Stated task: Write out the full listing again, exactly as it stands.
+++
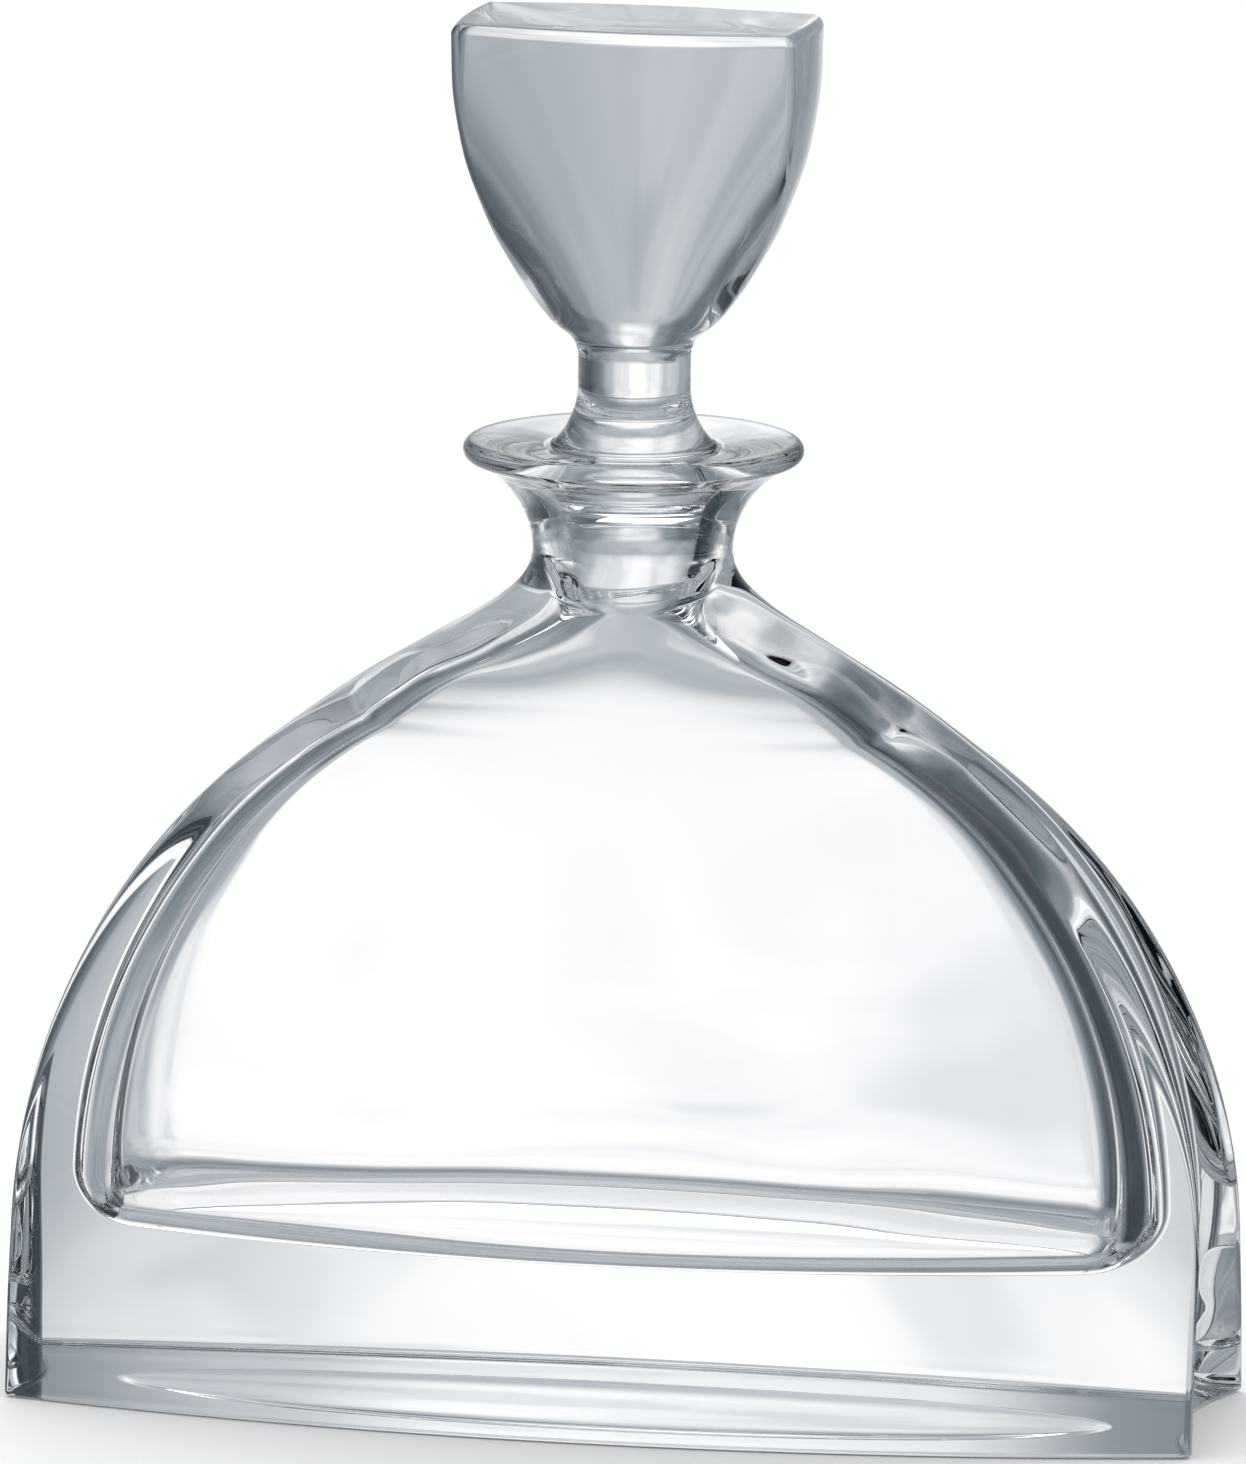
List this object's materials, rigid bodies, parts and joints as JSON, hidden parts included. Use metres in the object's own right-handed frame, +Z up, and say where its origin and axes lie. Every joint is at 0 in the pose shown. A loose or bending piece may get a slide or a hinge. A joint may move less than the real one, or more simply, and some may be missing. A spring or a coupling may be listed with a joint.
{
  "type": "wine decanter",
  "caption": "Clear glass wine decanter: arched flat body with a thick foot, short flared neck, and a lift-out stopper with a broad flat head.",
  "frame": {"origin": "on the resting plane, under the axis of the neck", "axes": "+Z up along the neck, X along the bottle's long side, the broad faces towards -Y and +Y"},
  "size_m": [0.216, 0.0846, 0.25],
  "materials": {
    "bottle_glass": "fire-polished clear crystal",
    "stopper_glass": "fire-polished clear crystal, ground plug"
  },
  "bodies": {
    "bottle_body": {"bottle": "bottle_glass"},
    "stopper_body": {"stopper": "stopper_glass"}
  },
  "joints": [
    {"name": "stopper_lift", "type": "slide", "parent": "bottle_body", "child": "stopper_body", "axis": [0, 0, 1], "range_m": [0, 0.08]}
  ]
}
+++
Exercise solution:
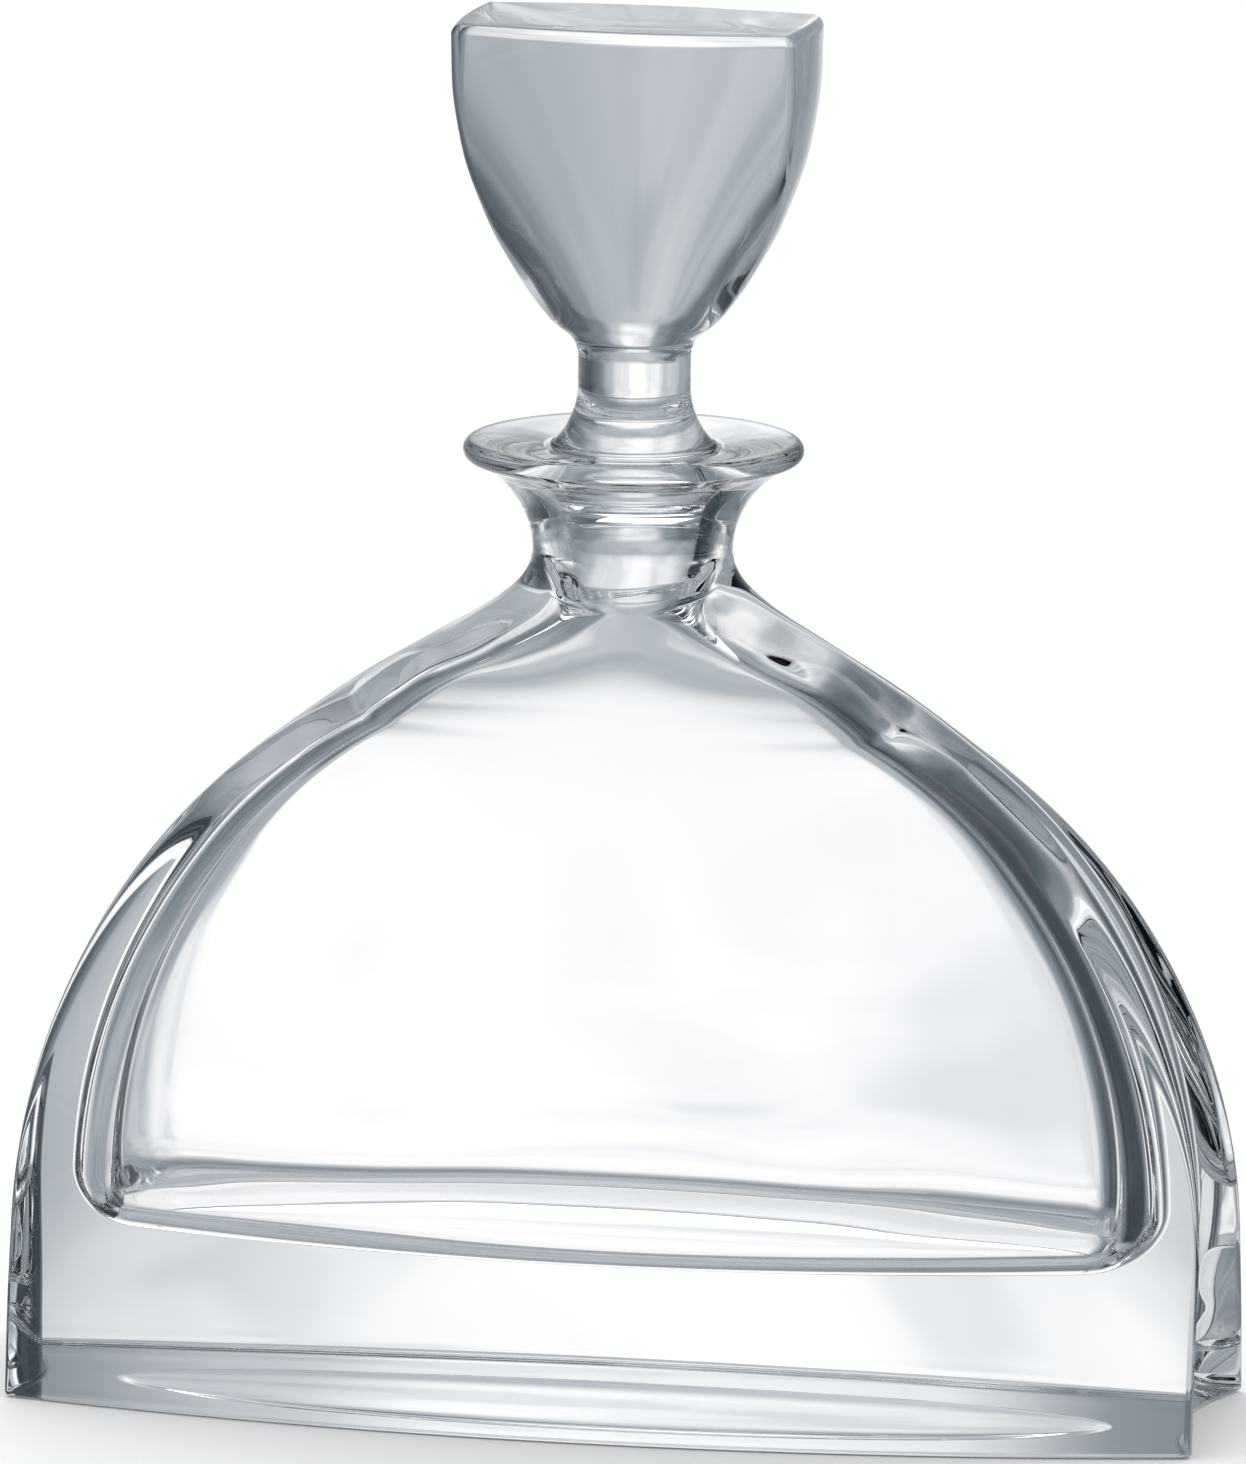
List this object's materials, rigid bodies, parts and joints as JSON, hidden parts included. Use metres in the object's own right-handed frame, +Z up, and say where its origin and axes lie. Every joint is at 0 in the pose shown. A loose or bending piece may get a slide or a hinge. A joint may move less than the real one, or more simply, and some may be missing. A spring or a coupling may be listed with a joint.
{
  "type": "wine decanter",
  "caption": "Clear glass wine decanter: arched flat body with a thick foot, short flared neck, and a lift-out stopper with a broad flat head.",
  "frame": {"origin": "on the resting plane, under the axis of the neck", "axes": "+Z up along the neck, X along the bottle's long side, the broad faces towards -Y and +Y"},
  "size_m": [0.216, 0.0846, 0.25],
  "materials": {
    "bottle_glass": "fire-polished clear crystal",
    "stopper_glass": "fire-polished clear crystal, ground plug"
  },
  "bodies": {
    "bottle_body": {"bottle": "bottle_glass"},
    "stopper_body": {"stopper": "stopper_glass"}
  },
  "joints": [
    {"name": "stopper_lift", "type": "slide", "parent": "bottle_body", "child": "stopper_body", "axis": [0, 0, 1], "range_m": [0, 0.08]}
  ]
}